At the end of the day, people have to make their own decisions. They have to be empowered to make the decisions they think will work best. Preventing people from failing takes away their ability to make decisions. We have to let people chose for themselves.

 

It creates accountability:

 

When people make their own decisions, it creates accountability. We can’t hold people accountable for outcomes when they aren’t given the latitude to chose for themselves. When we don’t let people fail, it’s because we chose for them. We disagreed with an approach, we saw a flaw in the thinking, we did the work for them. When we step into avoid failure we are taking over the decision making process. Taking over the decision means it’s no longer their decision and we can’t hold them accountable for the end results. People have to be allowed to make their own decision if we want them to experience the consequences — good or bad.

 

It’s empowering:

 

When we let people fail, we are empowering them. We are telling them, “we trust you.” People need to know they are trusted for their expertise. People need to feel valued for what they know and for what they do. When we don’t let failure happen, we strip people of a sense of competence. We send the message that says; I don’t trust your judgement and therefore I’m going to do this for you. Do this too many times and your will create stunted robots, as no one will make any decisions. They will just wait for you.

 

You could be wrong:

 

Has it ever entered your mind, you could be wrong? What happens if you are wrong? What if your idea wasn’t the right one and failure happens?  What if they WERE right? Now what? Just because we think we know the answer, doesn’t mean we are right. We can be wrong too.

 

It creates diversity, creativity and innovation:

 

If we let people fail, we are giving permission for people to think for themselves. When an entire organization is allowed to think for themselves it creates a wide swath of ideas and approaches for creating opportunity and to solving problems. If there is one single greatest benefit to letting people fail, this is it.

 

When we don’t let people fail, we stunt creativity. Idea’s are put through the leadership filter and stripped of creativity. When ideas or approaches have to be run by management rather than implemented they lose their ability to be proven out. Letting failure happens means, letting ideas go out without the constricting filter of you. Leadership can’t think of all the good ideas, nor can they determine what the good ideas are. Let people fail, you’ll learn more than by trying to keep them from failing.

 

It’s why you pay them:

 

At the end of the day we hire people to do their job. If you don’t trust them to make good decisions, don’t hire them.

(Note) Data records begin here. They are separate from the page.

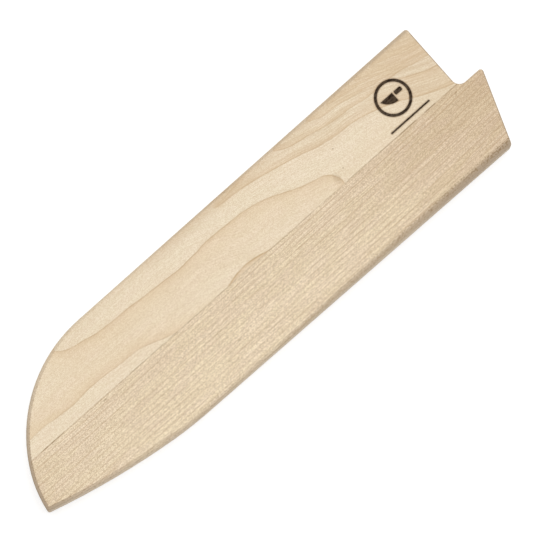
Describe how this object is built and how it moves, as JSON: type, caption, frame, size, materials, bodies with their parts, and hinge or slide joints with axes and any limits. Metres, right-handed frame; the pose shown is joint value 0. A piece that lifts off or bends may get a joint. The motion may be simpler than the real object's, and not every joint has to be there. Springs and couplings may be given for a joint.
{
  "type": "knife blade guard",
  "caption": "Flat wooden sheath for a santoku knife blade, with a slot open at the mouth, a curved nose, a horn over the blade's heel and hidden magnets.",
  "frame": {"origin": "centre of the bounding box, on the back face that the guard lies on", "axes": "+X from the nose to the mouth and the horn, +Y from the cutting-edge side to the spine side, +Z from the back face to the front face"},
  "size_m": [0.1999, 0.0512, 0.011],
  "materials": {
    "flat_sawn_maple": "sanded, unvarnished",
    "quarter_sawn_maple": "sanded, unvarnished",
    "core_maple": "sawn and sanded",
    "plug_maple": "sanded",
    "nickel_plate": "nickel-plated"
  },
  "bodies": {
    "root": {"front_spine_stave": "flat_sawn_maple", "back_spine_stave": "flat_sawn_maple", "front_edge_stave": "quarter_sawn_maple", "back_edge_stave": "quarter_sawn_maple", "spine_rail": "core_maple", "edge_rail": "core_maple", "tip_block": "core_maple", "magnet_nose": "nickel_plate", "magnet_fore": "nickel_plate", "magnet_aft": "nickel_plate", "magnet_mouth": "nickel_plate", "plug_nose": "plug_maple", "plug_fore": "plug_maple", "plug_aft": "plug_maple", "plug_mouth": "plug_maple"}
  },
  "joints": []
}
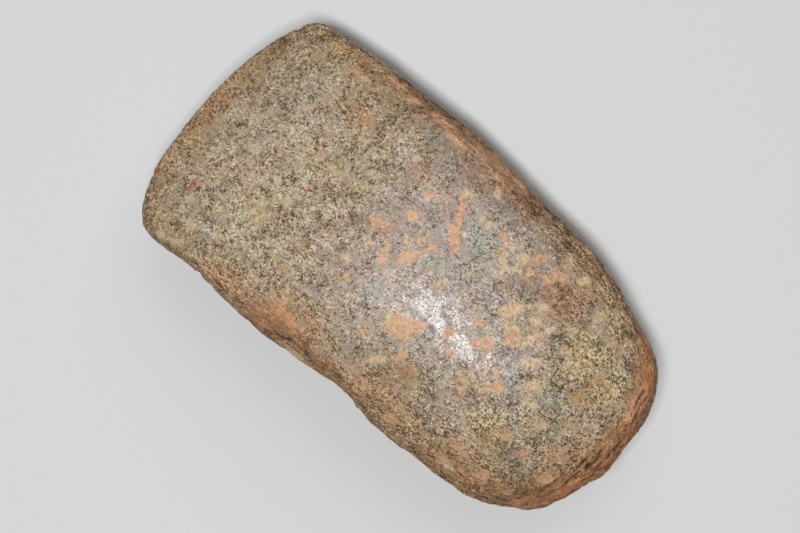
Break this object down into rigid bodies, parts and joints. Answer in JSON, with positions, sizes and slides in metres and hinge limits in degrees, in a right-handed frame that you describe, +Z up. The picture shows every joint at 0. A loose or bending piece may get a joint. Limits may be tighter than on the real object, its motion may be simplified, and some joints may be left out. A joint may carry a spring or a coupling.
{
  "type": "polished stone axe head",
  "caption": "Stocky ground and polished stone axe head with a wide curved cutting edge, swelling faces, pecked sides and a battered blunt butt, lying on one face.",
  "frame": {"origin": "on the surface that the axe head lies on, below the middle of its length and width", "axes": "+X along the axe head to the butt, so the cutting edge is at -X; +Z up through its thickness, from the face it lies on to the face that shows; +Y across its width"},
  "size_m": [0.1246, 0.066, 0.0413],
  "materials": {
    "stone": "speckled beige and olive-grey diorite with ochre patches, low polish on the belly, dull and pecked at the sides and butt"
  },
  "bodies": {
    "root": {"axe_head": "stone"}
  },
  "joints": []
}
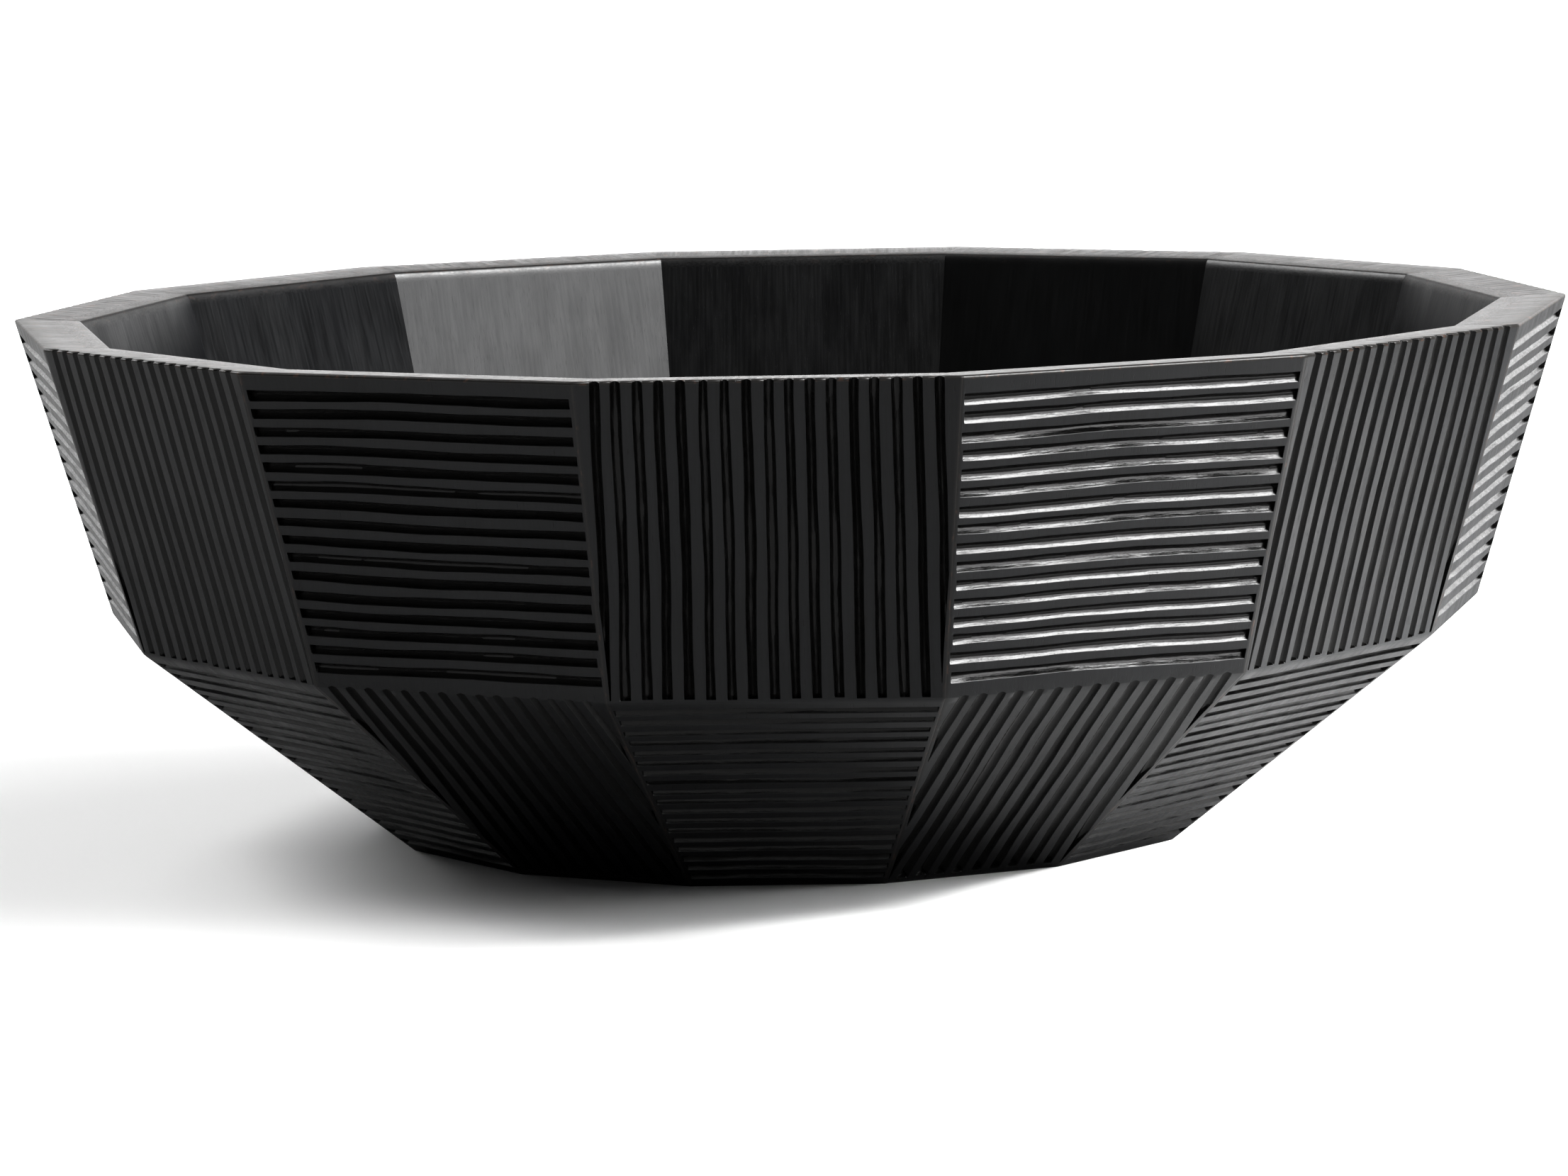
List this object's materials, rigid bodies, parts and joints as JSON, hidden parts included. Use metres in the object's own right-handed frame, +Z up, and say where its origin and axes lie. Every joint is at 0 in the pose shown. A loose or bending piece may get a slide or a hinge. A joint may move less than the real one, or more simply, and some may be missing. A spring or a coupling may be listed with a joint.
{
  "type": "faceted wooden bowl",
  "caption": "Wide faceted wooden bowl, coopered from two rings of mitred boards on a flat base, its outer faces carved with upright and level gouge grooves in a checkerboard.",
  "frame": {"origin": "centre of the flat underside, on the surface that the bowl stands on", "axes": "+Z up along the bowl's axis; -Y faces the first stave, whose upper board has upright grooves; +X to its right"},
  "size_m": [0.44, 0.429, 0.146],
  "materials": {
    "black_stained_wood": "black stain worked into open-grained wood, satin on the ridges and rough in the grooves",
    "base_wood": "black stain on plain flat wood, matt and lightly rubbed underneath"
  },
  "bodies": {
    "root": {"upper_stave_01": "black_stained_wood", "upper_stave_02": "black_stained_wood", "upper_stave_03": "black_stained_wood", "upper_stave_04": "black_stained_wood", "upper_stave_05": "black_stained_wood", "upper_stave_06": "black_stained_wood", "upper_stave_07": "black_stained_wood", "upper_stave_08": "black_stained_wood", "upper_stave_09": "black_stained_wood", "upper_stave_10": "black_stained_wood", "upper_stave_11": "black_stained_wood", "upper_stave_12": "black_stained_wood", "upper_stave_13": "black_stained_wood", "upper_stave_14": "black_stained_wood", "lower_stave_01": "black_stained_wood", "lower_stave_02": "black_stained_wood", "lower_stave_03": "black_stained_wood", "lower_stave_04": "black_stained_wood", "lower_stave_05": "black_stained_wood", "lower_stave_06": "black_stained_wood", "lower_stave_07": "black_stained_wood", "lower_stave_08": "black_stained_wood", "lower_stave_09": "black_stained_wood", "lower_stave_10": "black_stained_wood", "lower_stave_11": "black_stained_wood", "lower_stave_12": "black_stained_wood", "lower_stave_13": "black_stained_wood", "lower_stave_14": "black_stained_wood", "base_panel": "base_wood"}
  },
  "joints": []
}
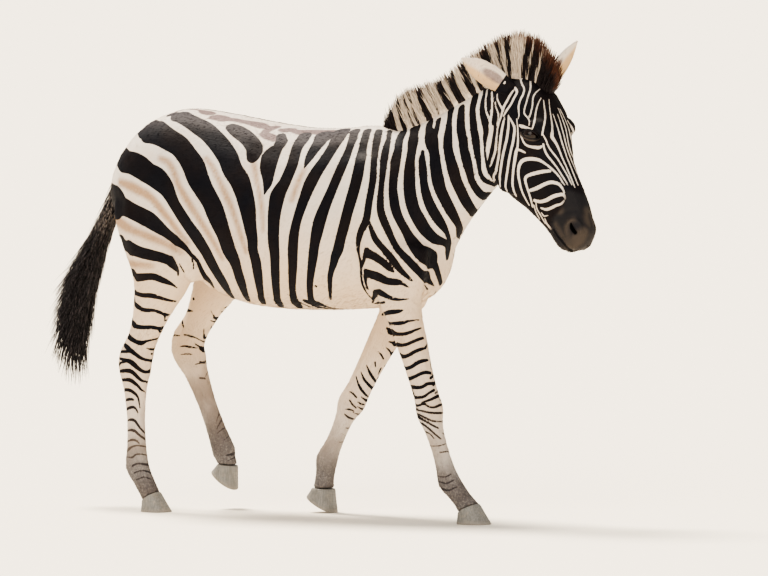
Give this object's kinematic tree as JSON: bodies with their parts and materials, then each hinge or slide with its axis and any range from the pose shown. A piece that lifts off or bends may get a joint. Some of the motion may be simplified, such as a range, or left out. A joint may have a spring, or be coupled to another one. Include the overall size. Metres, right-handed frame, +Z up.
{
  "type": "zebra",
  "caption": "Life-size standing zebra in mid stride, striped coat, short upright mane, ears apart, tail swung back; a still museum-style animal figure.",
  "frame": {"origin": "middle of the floor area that the animal covers, on the floor", "axes": "+X the way it walks, +Y its left, +Z up"},
  "size_m": [2.1474, 0.4696, 1.568],
  "materials": {
    "striped_coat": "short flat hair, dark and pale stripes",
    "mane_hair": "stiff upright hair, striped, rusty at the tips",
    "tail_hair": "long loose black hair",
    "hoof_horn": "dusty worn horn",
    "eye": "wet, glossy"
  },
  "bodies": {
    "root": {"trunk": "striped_coat", "neck": "striped_coat", "head": "striped_coat", "right_fore_leg": "striped_coat", "left_fore_leg": "striped_coat", "right_hind_leg": "striped_coat", "left_hind_leg": "striped_coat", "right_ear": "striped_coat", "left_ear": "striped_coat", "tail_dock": "striped_coat", "mane": "mane_hair", "tail_switch": "tail_hair", "right_fore_hoof": "hoof_horn", "right_hind_hoof": "hoof_horn", "left_fore_hoof": "hoof_horn", "left_hind_hoof": "hoof_horn", "right_eye": "eye", "left_eye": "eye"}
  },
  "joints": []
}
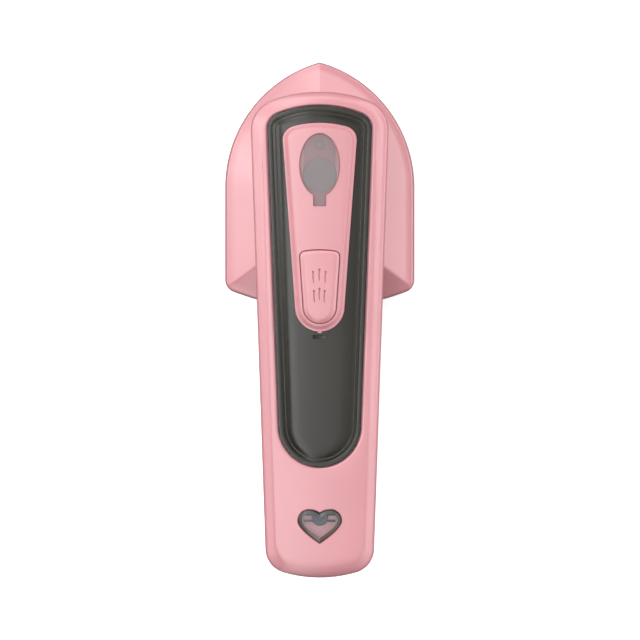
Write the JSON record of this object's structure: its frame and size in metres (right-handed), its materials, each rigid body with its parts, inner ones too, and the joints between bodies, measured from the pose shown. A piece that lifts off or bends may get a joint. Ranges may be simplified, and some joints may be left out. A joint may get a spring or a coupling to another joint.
{
  "type": "garment steamer",
  "caption": "Handheld garment steamer: an iron-shaped heated head that swivels under a flat handle holding a smoked water tank, steam button and filler plug.",
  "frame": {"origin": "on the soleplate's working face, on the swivel's axis", "axes": "+Z from the soleplate up through the handle, +Y to the head's pointed nose; the handle's tail lies along -Y at rest"},
  "size_m": [0.0784, 0.2103, 0.0623],
  "materials": {
    "pink_shell": "satin moulded ABS, light pink",
    "smoked_tank": "glossy smoked translucent polycarbonate",
    "grey_silicone": "translucent matte grey silicone",
    "clear_lens": "clear polished polycarbonate",
    "dark_plastic": "fine textured heat-resistant nylon",
    "white_plastic": "plain moulded",
    "coated_soleplate": "smooth ceramic-coated aluminium",
    "cast_aluminium": "as cast",
    "steel": "bright zinc or stainless",
    "black_rubber": "matte",
    "red_silicone": "matte heat-resistant silicone",
    "circuit_board": "solder-masked glass epoxy",
    "led_blue_grey": "diffused, unlit"
  },
  "bodies": {
    "head": {"soleplate": "coated_soleplate", "heater_casting": "cast_aluminium", "heating_element": "steel", "chamber_gasket": "red_silicone", "steam_chamber_cover": "cast_aluminium", "thermostat": "steel", "thermal_fuse": "white_plastic", "heat_shield": "dark_plastic", "head_cover": "pink_shell", "swivel_ring": "dark_plastic", "wave_washer": "steel", "head_screw_front": "steel", "head_screw_left": "steel", "head_screw_right": "steel"},
    "handle": {"swivel_retainer": "steel", "retainer_screw_1": "steel", "retainer_screw_2": "steel", "retainer_screw_3": "steel", "handle_lower_shell": "pink_shell", "handle_upper_shell": "pink_shell", "shell_screw_front_left": "steel", "shell_screw_front_right": "steel", "shell_screw_rear_left": "steel", "shell_screw_rear_right": "steel", "tank_body": "smoked_tank", "tank_lid": "smoked_tank", "control_panel": "pink_shell", "filler_plug_anchor": "grey_silicone", "button_spring": "steel", "steam_switch": "dark_plastic", "control_board": "circuit_board", "pump_motor": "steel", "pump_head": "white_plastic", "inlet_hose": "red_silicone", "outlet_hose": "red_silicone", "lead_sleeve": "white_plastic", "heart_lens": "clear_lens", "led_holder": "led_blue_grey", "indicator_led": "led_blue_grey", "cord_gland": "black_rubber", "cord_clamp": "white_plastic", "clamp_screw_1": "steel", "clamp_screw_2": "steel"},
    "filler_plug": {"filler_plug": "grey_silicone"},
    "steam_button": {"steam_button": "pink_shell"},
    "switch_plunger": {"switch_plunger": "white_plastic"}
  },
  "joints": [
    {"name": "swivel", "type": "hinge", "parent": "head", "child": "handle", "pos_m": [0, 0, 0.02], "axis": [0, 0, 1], "range_deg": [0, 180]},
    {"name": "filler_flap", "type": "hinge", "parent": "handle", "child": "filler_plug", "pos_m": [0, 0.016, 0.0613], "axis": [-1, 0, 0], "range_deg": [0, 110], "stiffness_Nm_per_rad": 0.003},
    {"name": "button_press", "type": "slide", "parent": "handle", "child": "steam_button", "axis": [0, 0, -1], "range_m": [0, 0.0015], "stiffness_N_per_m": 800, "springref_m": -0.002, "deforming": ["button_spring"]},
    {"name": "plunger_press", "type": "slide", "parent": "handle", "child": "switch_plunger", "axis": [0, 0, -1], "range_m": [0, 0.0015]}
  ],
  "couplings": [
    {"joint": "plunger_press", "follows": "button_press", "ratio": 1}
  ]
}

If you do trust them, then let them fail. If we let people fail, they will only fail once. They will learn a lot. They’ll feel as if they have ownership and that they are empowered. The will grow and get better. Letting people fail is an investment.

 

Let people fail. You’ll have a much more creative environment and a lot more time on your hands to SUPPORT all this new found creativity — and that’s exactly what you should be doing.

 

Let failure happen. You’ll be happy you did.